-------- Record extracts

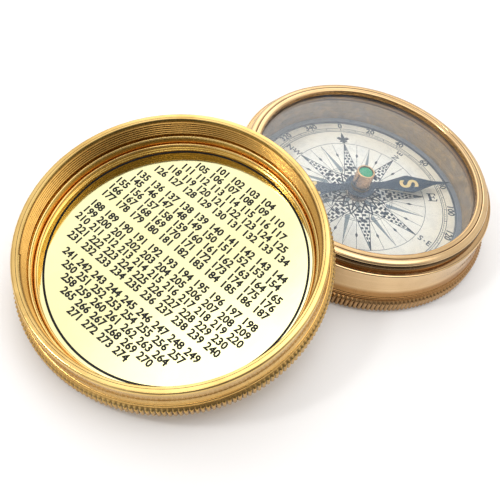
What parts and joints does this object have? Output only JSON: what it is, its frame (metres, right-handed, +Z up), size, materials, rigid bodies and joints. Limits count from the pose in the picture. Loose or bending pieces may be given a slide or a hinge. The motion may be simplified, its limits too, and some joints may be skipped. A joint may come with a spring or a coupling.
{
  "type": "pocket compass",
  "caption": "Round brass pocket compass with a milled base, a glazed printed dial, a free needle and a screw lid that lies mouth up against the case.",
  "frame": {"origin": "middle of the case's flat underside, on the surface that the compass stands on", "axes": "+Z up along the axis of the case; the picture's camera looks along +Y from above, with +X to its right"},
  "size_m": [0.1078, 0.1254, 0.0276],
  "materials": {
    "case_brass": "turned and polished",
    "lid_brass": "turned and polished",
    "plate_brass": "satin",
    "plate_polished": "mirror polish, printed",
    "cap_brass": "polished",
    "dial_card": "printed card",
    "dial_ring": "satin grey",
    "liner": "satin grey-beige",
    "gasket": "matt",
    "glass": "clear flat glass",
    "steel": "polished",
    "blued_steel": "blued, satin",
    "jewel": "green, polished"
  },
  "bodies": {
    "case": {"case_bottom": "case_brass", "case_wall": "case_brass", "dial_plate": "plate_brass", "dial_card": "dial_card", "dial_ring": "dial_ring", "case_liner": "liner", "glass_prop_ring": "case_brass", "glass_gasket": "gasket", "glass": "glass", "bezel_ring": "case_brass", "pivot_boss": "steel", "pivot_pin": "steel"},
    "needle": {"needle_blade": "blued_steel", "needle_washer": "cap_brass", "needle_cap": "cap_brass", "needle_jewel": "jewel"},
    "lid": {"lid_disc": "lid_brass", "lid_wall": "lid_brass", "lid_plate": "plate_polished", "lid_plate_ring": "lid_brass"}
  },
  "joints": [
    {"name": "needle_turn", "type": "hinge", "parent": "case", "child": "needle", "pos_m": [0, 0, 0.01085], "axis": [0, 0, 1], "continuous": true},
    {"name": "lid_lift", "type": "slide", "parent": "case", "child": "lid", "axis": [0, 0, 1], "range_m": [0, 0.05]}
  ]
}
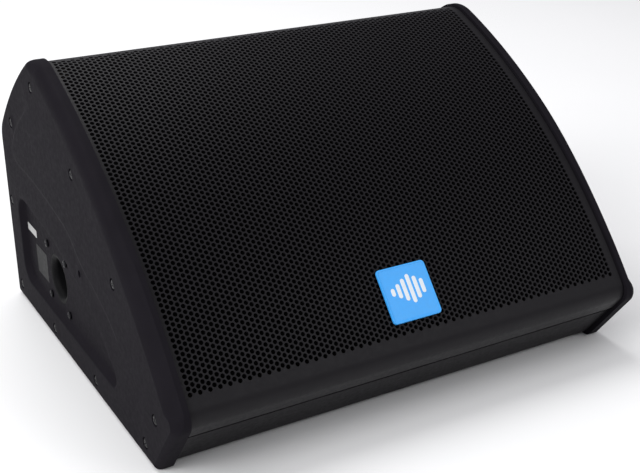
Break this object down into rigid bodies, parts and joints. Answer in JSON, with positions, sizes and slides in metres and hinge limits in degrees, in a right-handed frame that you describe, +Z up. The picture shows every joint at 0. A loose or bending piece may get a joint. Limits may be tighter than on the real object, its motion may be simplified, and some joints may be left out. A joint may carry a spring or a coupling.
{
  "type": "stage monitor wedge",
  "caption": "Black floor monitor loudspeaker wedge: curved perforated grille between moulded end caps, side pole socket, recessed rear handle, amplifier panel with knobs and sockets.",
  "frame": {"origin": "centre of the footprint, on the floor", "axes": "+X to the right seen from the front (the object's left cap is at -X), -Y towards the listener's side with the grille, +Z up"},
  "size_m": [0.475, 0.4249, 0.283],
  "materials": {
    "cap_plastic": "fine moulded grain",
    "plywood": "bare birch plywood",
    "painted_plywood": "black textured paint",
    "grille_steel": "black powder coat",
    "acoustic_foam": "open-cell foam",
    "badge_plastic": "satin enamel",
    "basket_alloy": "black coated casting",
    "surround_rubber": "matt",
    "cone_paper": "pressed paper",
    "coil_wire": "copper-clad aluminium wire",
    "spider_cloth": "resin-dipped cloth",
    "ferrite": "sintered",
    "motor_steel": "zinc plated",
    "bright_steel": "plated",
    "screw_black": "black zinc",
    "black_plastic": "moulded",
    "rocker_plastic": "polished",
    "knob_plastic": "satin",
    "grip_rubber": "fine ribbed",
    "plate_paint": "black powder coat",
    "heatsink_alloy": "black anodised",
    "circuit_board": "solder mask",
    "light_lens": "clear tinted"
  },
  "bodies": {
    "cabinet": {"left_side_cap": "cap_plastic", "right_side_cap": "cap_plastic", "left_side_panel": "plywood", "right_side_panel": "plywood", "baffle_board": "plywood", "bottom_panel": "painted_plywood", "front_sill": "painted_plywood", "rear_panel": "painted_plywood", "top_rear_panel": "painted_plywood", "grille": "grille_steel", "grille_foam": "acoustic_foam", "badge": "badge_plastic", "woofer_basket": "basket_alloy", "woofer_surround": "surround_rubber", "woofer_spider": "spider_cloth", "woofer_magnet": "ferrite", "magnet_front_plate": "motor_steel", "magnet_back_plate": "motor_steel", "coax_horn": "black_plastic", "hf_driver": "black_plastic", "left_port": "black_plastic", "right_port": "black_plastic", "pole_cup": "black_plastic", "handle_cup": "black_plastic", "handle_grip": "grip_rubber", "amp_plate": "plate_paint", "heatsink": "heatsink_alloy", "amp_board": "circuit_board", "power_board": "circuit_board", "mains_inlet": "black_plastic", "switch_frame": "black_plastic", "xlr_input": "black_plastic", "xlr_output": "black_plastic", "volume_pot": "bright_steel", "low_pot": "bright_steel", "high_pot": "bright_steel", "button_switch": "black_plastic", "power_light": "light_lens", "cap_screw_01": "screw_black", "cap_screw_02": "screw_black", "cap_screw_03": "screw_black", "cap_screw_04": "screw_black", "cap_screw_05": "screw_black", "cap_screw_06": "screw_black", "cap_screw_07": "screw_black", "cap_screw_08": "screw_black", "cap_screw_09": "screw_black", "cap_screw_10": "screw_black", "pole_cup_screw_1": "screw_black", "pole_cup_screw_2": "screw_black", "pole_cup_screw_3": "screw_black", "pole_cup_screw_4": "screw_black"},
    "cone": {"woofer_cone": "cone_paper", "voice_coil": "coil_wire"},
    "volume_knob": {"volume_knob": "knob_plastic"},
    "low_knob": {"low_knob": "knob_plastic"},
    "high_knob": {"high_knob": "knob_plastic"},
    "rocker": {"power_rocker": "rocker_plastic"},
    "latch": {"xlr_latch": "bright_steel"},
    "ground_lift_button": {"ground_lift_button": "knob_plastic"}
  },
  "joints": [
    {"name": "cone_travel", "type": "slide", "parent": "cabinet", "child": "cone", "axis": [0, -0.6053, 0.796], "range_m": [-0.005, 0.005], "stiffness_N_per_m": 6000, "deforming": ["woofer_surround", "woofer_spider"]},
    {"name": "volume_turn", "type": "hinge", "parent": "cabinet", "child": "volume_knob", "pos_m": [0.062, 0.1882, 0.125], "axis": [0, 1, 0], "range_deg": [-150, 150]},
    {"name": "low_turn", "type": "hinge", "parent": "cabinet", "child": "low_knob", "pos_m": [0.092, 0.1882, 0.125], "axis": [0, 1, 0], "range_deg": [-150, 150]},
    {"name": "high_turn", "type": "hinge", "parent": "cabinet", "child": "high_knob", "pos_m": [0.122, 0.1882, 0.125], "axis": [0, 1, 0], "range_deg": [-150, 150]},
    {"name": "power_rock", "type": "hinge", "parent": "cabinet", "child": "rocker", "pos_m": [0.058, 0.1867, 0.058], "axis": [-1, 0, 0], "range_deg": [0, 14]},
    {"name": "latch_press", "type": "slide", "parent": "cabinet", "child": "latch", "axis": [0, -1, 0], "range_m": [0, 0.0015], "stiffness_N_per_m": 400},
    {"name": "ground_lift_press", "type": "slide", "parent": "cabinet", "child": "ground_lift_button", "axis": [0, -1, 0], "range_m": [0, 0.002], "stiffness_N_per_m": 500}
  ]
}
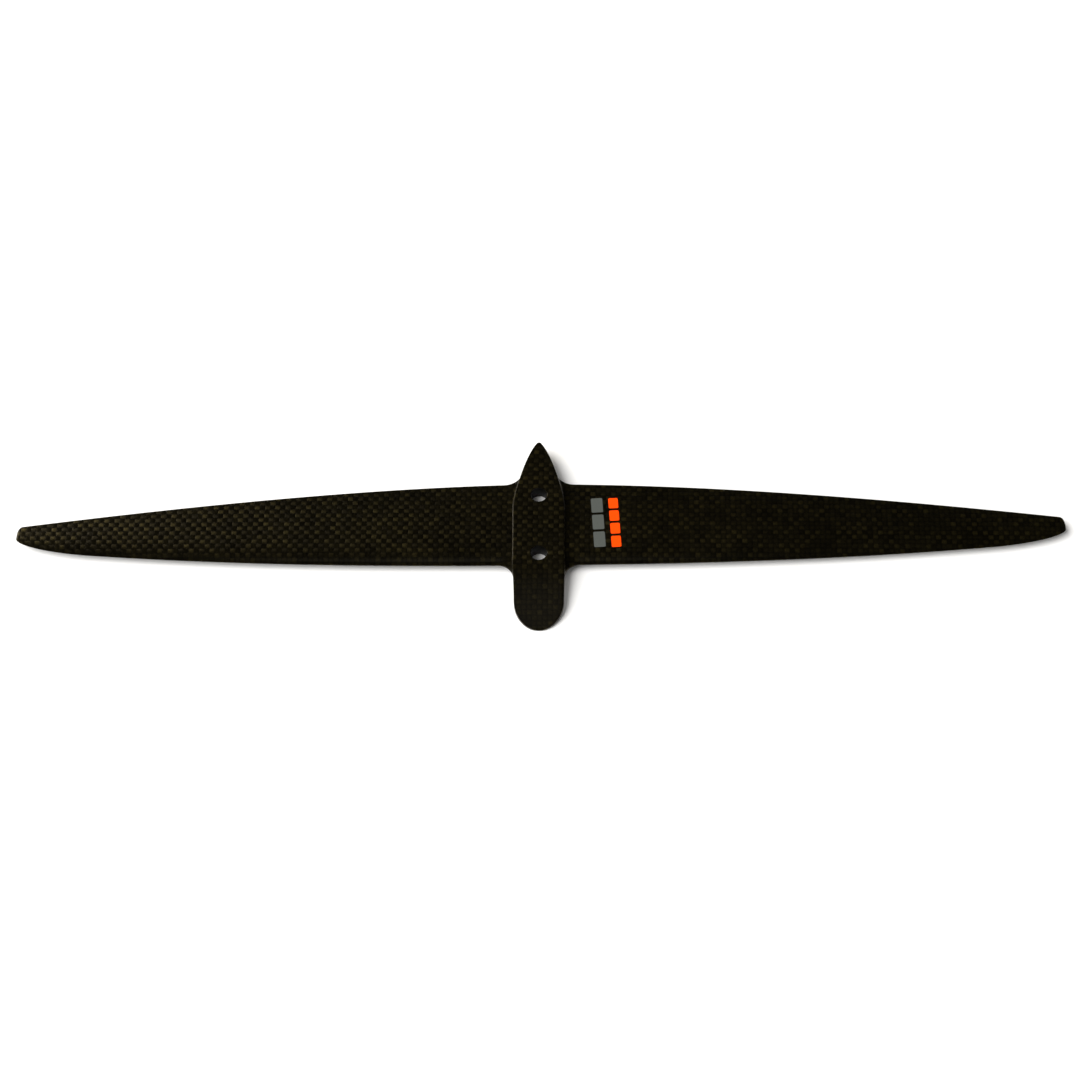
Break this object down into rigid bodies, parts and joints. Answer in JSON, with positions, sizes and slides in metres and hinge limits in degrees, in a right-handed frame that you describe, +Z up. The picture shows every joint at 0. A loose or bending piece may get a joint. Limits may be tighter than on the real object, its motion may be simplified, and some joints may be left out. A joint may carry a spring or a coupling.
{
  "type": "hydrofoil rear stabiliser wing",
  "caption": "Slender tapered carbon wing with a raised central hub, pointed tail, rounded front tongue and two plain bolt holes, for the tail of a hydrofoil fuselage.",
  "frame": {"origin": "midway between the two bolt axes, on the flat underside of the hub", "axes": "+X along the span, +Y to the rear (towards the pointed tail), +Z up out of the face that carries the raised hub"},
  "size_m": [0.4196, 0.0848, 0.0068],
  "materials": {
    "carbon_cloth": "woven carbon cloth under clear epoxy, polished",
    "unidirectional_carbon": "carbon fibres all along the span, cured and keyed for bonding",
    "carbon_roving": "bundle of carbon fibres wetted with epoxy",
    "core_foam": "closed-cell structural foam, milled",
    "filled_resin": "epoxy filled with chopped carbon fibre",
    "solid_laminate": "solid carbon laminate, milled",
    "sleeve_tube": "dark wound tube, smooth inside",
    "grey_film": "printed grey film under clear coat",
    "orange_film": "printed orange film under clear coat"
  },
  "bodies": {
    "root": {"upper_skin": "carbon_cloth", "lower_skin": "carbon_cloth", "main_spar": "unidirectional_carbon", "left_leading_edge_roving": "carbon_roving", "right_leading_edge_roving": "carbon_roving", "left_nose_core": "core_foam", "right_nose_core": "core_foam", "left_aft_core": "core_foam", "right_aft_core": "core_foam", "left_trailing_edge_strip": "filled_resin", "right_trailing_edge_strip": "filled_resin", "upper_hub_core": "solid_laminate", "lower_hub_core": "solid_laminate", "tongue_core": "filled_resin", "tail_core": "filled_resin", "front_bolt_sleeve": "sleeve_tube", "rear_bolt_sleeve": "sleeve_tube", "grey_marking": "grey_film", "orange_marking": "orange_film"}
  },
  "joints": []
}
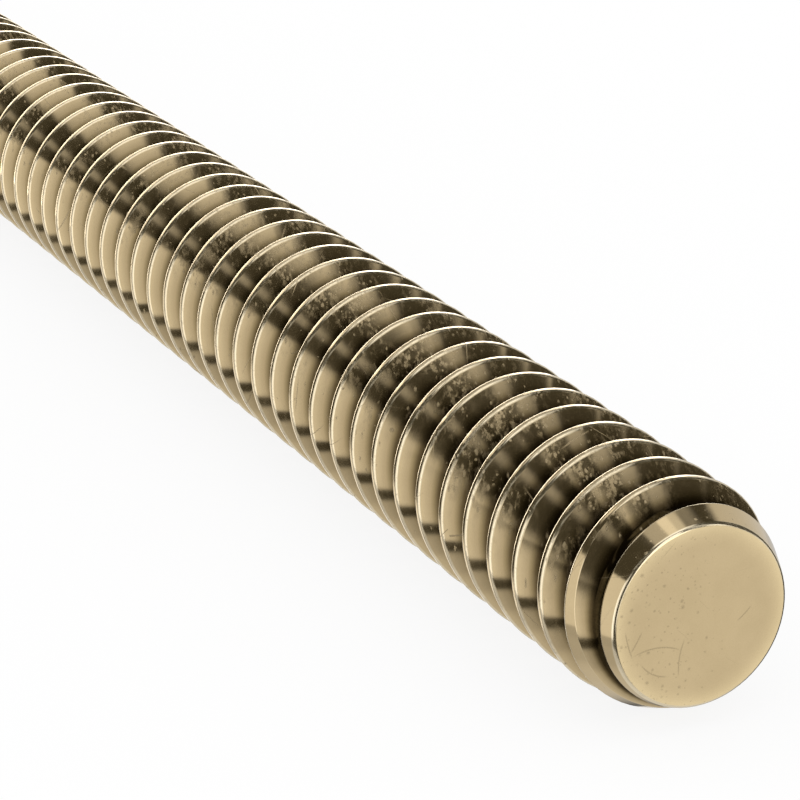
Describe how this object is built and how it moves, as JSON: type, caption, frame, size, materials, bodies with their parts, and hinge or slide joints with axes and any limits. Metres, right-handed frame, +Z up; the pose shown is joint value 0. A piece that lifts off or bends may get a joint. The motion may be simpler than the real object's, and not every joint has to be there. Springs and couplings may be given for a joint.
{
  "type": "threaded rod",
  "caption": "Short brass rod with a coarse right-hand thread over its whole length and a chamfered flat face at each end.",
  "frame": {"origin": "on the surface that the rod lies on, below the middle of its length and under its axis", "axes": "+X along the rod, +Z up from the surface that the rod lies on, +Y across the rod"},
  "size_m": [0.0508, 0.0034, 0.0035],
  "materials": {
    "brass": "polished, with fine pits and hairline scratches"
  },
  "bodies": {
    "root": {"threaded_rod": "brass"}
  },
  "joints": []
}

----------------

__Given task__
From the entries above, copy every line containing the word "object".

__Answer to the problem__
What parts and joints does this object have? Output only JSON: what it is, its frame (metres, right-handed, +Z up), size, materials, rigid bodies and joints. Limits count from the pose in the picture. Loose or bending pieces may be given a slide or a hinge. The motion may be simplified, its limits too, and some joints may be skipped. A joint may come with a spring or a coupling.
Break this object down into rigid bodies, parts and joints. Answer in JSON, with positions, sizes and slides in metres and hinge limits in degrees, in a right-handed frame that you describe, +Z up. The picture shows every joint at 0. A loose or bending piece may get a joint. Limits may be tighter than on the real object, its motion may be simplified, and some joints may be left out. A joint may carry a spring or a coupling.
  "frame": {"origin": "centre of the footprint, on the floor", "axes": "+X to the right seen from the front (the object's left cap is at -X), -Y towards the listener's side with the grille, +Z up"},
Break this object down into rigid bodies, parts and joints. Answer in JSON, with positions, sizes and slides in metres and hinge limits in degrees, in a right-handed frame that you describe, +Z up. The picture shows every joint at 0. A loose or bending piece may get a joint. Limits may be tighter than on the real object, its motion may be simplified, and some joints may be left out. A joint may carry a spring or a coupling.
Describe how this object is built and how it moves, as JSON: type, caption, frame, size, materials, bodies with their parts, and hinge or slide joints with axes and any limits. Metres, right-handed frame, +Z up; the pose shown is joint value 0. A piece that lifts off or bends may get a joint. The motion may be simpler than the real object's, and not every joint has to be there. Springs and couplings may be given for a joint.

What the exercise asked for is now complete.